April 11, 2024

The Leica Q2 Monochrom journal.

Chapter 2: Why black and White?

There’s a problem with color images: They’ve becoming a form of noise.

Literally half the world has a phone with a color camera in it. And we thirst for the screen on each new phone to be more colorful than the last as we flick through our share of the 32 billion images uploaded daily on social media. As a result, our eyes and brains are oversaturated with oversaturated color. So more than ever, when you see a striking black and white image, its visceral nature immediately draws you in. The story it tells in the tones is a very different one from all those color images that seem to get more cartoon-like in their exaggeration every day.

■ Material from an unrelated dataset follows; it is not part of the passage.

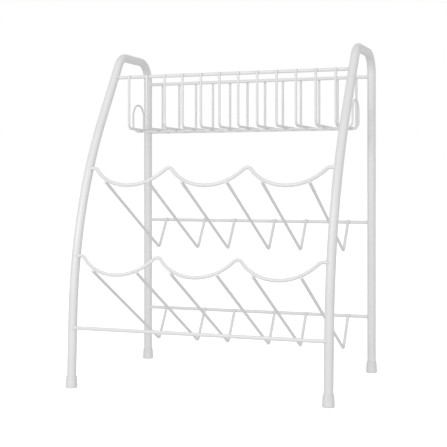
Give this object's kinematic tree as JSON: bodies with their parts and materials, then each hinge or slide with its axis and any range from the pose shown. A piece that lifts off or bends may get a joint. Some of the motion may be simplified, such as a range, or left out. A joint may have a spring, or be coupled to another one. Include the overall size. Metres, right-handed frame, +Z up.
{
  "type": "wine rack",
  "caption": "Free-standing wire wine rack: bent-tube side frames, sloping bottle supports in two tiers behind scalloped wires, and a wire basket on top.",
  "frame": {"origin": "on the floor, at the middle of the footprint", "axes": "+X to the right as seen from the front, +Y to the back, +Z up"},
  "size_m": [0.397, 0.2829, 0.5],
  "materials": {
    "powder_coated_steel": "white semi-gloss powder coat",
    "foot_cap": "matte off-white moulded plastic"
  },
  "bodies": {
    "root": {"left_side_frame": "powder_coated_steel", "right_side_frame": "powder_coated_steel", "basket_front_rail": "powder_coated_steel", "basket_rear_rail": "powder_coated_steel", "upper_rear_rail": "powder_coated_steel", "lower_rear_rail": "powder_coated_steel", "lower_front_bar": "powder_coated_steel", "upper_wave_wire": "powder_coated_steel", "lower_wave_wire": "powder_coated_steel", "upper_support_1": "powder_coated_steel", "upper_support_2": "powder_coated_steel", "upper_support_3": "powder_coated_steel", "upper_support_4": "powder_coated_steel", "upper_support_5": "powder_coated_steel", "upper_support_6": "powder_coated_steel", "lower_support_1": "powder_coated_steel", "lower_support_2": "powder_coated_steel", "lower_support_3": "powder_coated_steel", "lower_support_4": "powder_coated_steel", "lower_support_5": "powder_coated_steel", "lower_support_6": "powder_coated_steel", "basket_cross_wire_01": "powder_coated_steel", "basket_cross_wire_02": "powder_coated_steel", "basket_cross_wire_03": "powder_coated_steel", "basket_cross_wire_04": "powder_coated_steel", "basket_cross_wire_05": "powder_coated_steel", "basket_cross_wire_06": "powder_coated_steel", "basket_cross_wire_07": "powder_coated_steel", "basket_cross_wire_08": "powder_coated_steel", "basket_cross_wire_09": "powder_coated_steel", "basket_cross_wire_10": "powder_coated_steel", "basket_cross_wire_11": "powder_coated_steel", "basket_cross_wire_12": "powder_coated_steel", "basket_floor_loop": "powder_coated_steel", "foot_front_left": "foot_cap", "foot_front_right": "foot_cap", "foot_rear_left": "foot_cap", "foot_rear_right": "foot_cap"}
  },
  "joints": []
}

But why a black-and-white-only digital camera like the Q2 Monochrom? After all, through software you can convert color images to black-and-white. But that’s a little like using a color negative to make a black-and-white print: So many compromises along the way rob the image of its very life.

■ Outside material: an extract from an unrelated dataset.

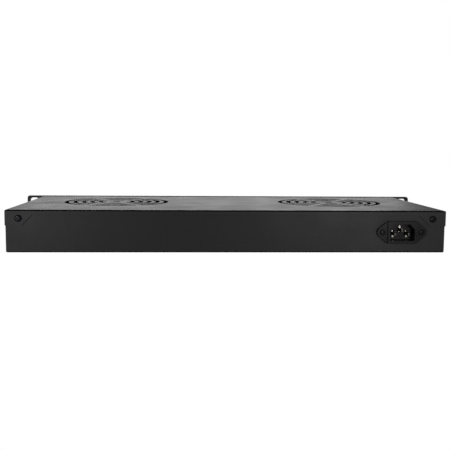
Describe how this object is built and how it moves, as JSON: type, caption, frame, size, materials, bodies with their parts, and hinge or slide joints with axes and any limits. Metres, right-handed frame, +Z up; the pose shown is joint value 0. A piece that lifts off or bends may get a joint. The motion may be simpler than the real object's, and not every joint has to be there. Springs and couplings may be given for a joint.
{
  "type": "rackmount fan unit",
  "caption": "One-unit rack cooling tray: black folded-steel box with ring-slotted fan vents, rack ears at the front, and a mains inlet and chamfered cover tabs at the rear.",
  "frame": {"origin": "bottom centre of the whole unit's box, at the rack panel's bottom edge", "axes": "+X along the width, to the right as seen from the rear; +Y from the rear wall with the mains inlet to the rack panel; +Z up"},
  "size_m": [0.4826, 0.2068, 0.0437],
  "materials": {
    "black_powder_coat": "satin, fine texture",
    "black_screw": "black oxide, satin",
    "black_moulding": "satin",
    "nickel_plate": "bright nickel plate",
    "black_die_casting": "matt black paint",
    "impeller_polyester": "satin",
    "lamination_steel": "bare rolled steel",
    "copper_winding": "enamelled copper",
    "natural_nylon": "satin",
    "brown_wire": "satin PVC",
    "blue_wire": "satin PVC",
    "green_yellow_wire": "satin PVC, striped",
    "black_wire": "satin PVC",
    "zinc_plated_steel": "bright zinc plate"
  },
  "bodies": {
    "chassis": {"base_tray": "black_powder_coat", "top_cover": "black_powder_coat", "front_panel": "black_powder_coat", "cover_screw_left": "black_screw", "cover_screw_right": "black_screw", "side_screw_left": "black_screw", "side_screw_right": "black_screw", "panel_screw_left_outer": "black_screw", "panel_screw_left_inner": "black_screw", "panel_screw_right_inner": "black_screw", "panel_screw_right_outer": "black_screw", "fan_screw_left_1": "black_screw", "fan_screw_left_2": "black_screw", "fan_screw_left_3": "black_screw", "fan_screw_left_4": "black_screw", "fan_screw_right_1": "black_screw", "fan_screw_right_2": "black_screw", "fan_screw_right_3": "black_screw", "fan_screw_right_4": "black_screw", "inlet_body": "black_moulding", "inlet_blade_live": "nickel_plate", "inlet_blade_neutral": "nickel_plate", "inlet_blade_earth": "nickel_plate", "inlet_screw_left": "black_screw", "inlet_screw_right": "black_screw", "inlet_nut_left": "zinc_plated_steel", "inlet_nut_right": "zinc_plated_steel", "earth_stud": "zinc_plated_steel", "earth_ring_terminal": "nickel_plate", "earth_nut": "zinc_plated_steel", "terminal_block": "natural_nylon", "terminal_block_screw": "zinc_plated_steel", "switch_housing": "black_moulding", "switch_tab_feed": "nickel_plate", "switch_tab_load": "nickel_plate", "fan_frame_left": "black_die_casting", "stator_core_left": "lamination_steel", "stator_winding_left": "copper_winding", "lower_bearing_left": "zinc_plated_steel", "upper_bearing_left": "zinc_plated_steel", "fan_frame_right": "black_die_casting", "stator_core_right": "lamination_steel", "stator_winding_right": "copper_winding", "lower_bearing_right": "zinc_plated_steel", "upper_bearing_right": "zinc_plated_steel", "live_lead": "brown_wire", "neutral_lead": "blue_wire", "earth_lead": "green_yellow_wire", "switched_lead": "brown_wire", "fan_lead_left": "black_wire", "fan_lead_right": "black_wire", "lead_clip_1": "black_moulding", "lead_clip_2": "black_moulding"},
    "left_impeller": {"impeller_left": "impeller_polyester", "rotor_ring_left": "lamination_steel", "fan_shaft_left": "zinc_plated_steel"},
    "right_impeller": {"impeller_right": "impeller_polyester", "rotor_ring_right": "lamination_steel", "fan_shaft_right": "zinc_plated_steel"},
    "rocker": {"switch_rocker": "black_moulding"}
  },
  "joints": [
    {"name": "left_impeller_spin", "type": "hinge", "parent": "chassis", "child": "left_impeller", "pos_m": [-0.1216, 0.009, 0.02], "axis": [0, 0, 1], "continuous": true},
    {"name": "right_impeller_spin", "type": "hinge", "parent": "chassis", "child": "right_impeller", "pos_m": [0.1216, 0.009, 0.02], "axis": [0, 0, 1], "continuous": true},
    {"name": "power_rocker", "type": "hinge", "parent": "chassis", "child": "rocker", "pos_m": [0.192, 0.099, 0.02183], "axis": [1, 0, 0], "range_deg": [0, 20]}
  ]
}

Digital cameras often have a monochrome mode, but it’s not the same thing. A color digital camera actually uses a black-and-white sensor and then creates color from a minimal amount of data. It does this through filtering and interpolation (computerized guessing). Then when you convert the image back to monochrome in the camera it leaves the artifacts and noise from that less-than-perfect color. So even when shooting RAW, some of that original, smooth tonal information gets lost and the image suffers from a little degradation of sharpness as well.

Instead, the Leica Q2M sensor captures only the monochrome tones, so once colors hit the lens, they’re never part of the equation. Plus there’s no extra layer of color filter glass to reflect light, soften focus and rob a stop-or-so of light from the sensor. Editing is also simpler: The Saturation, Vibrance, Temperature and Tint have no effect on a monochrome image and the white balance can’t be off since there’s no color temperature to the light to balance for.

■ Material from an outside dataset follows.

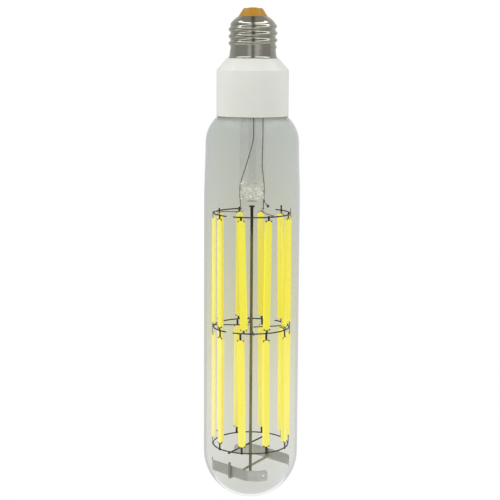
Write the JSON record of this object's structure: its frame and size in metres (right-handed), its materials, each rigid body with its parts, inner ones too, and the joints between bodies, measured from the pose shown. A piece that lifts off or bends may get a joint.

Will you notice the difference in a color image converted to black-and-white and an original monochrome image? On social media: No. On a high-def monitor or a print on your wall: Quite possibly.

Today we’re oversharing billions of tiny glimpses into other people’s colorful lives on a tiny screen. As we flick through Instagram, we’re speed-reading, while a good physical photograph on a wall, like poetry, requires time to absorb.

When I first looked at the monochrome screen on the Q2M, it was really very eye-opening after all these years to turn off the color and actually see things in black-and-white.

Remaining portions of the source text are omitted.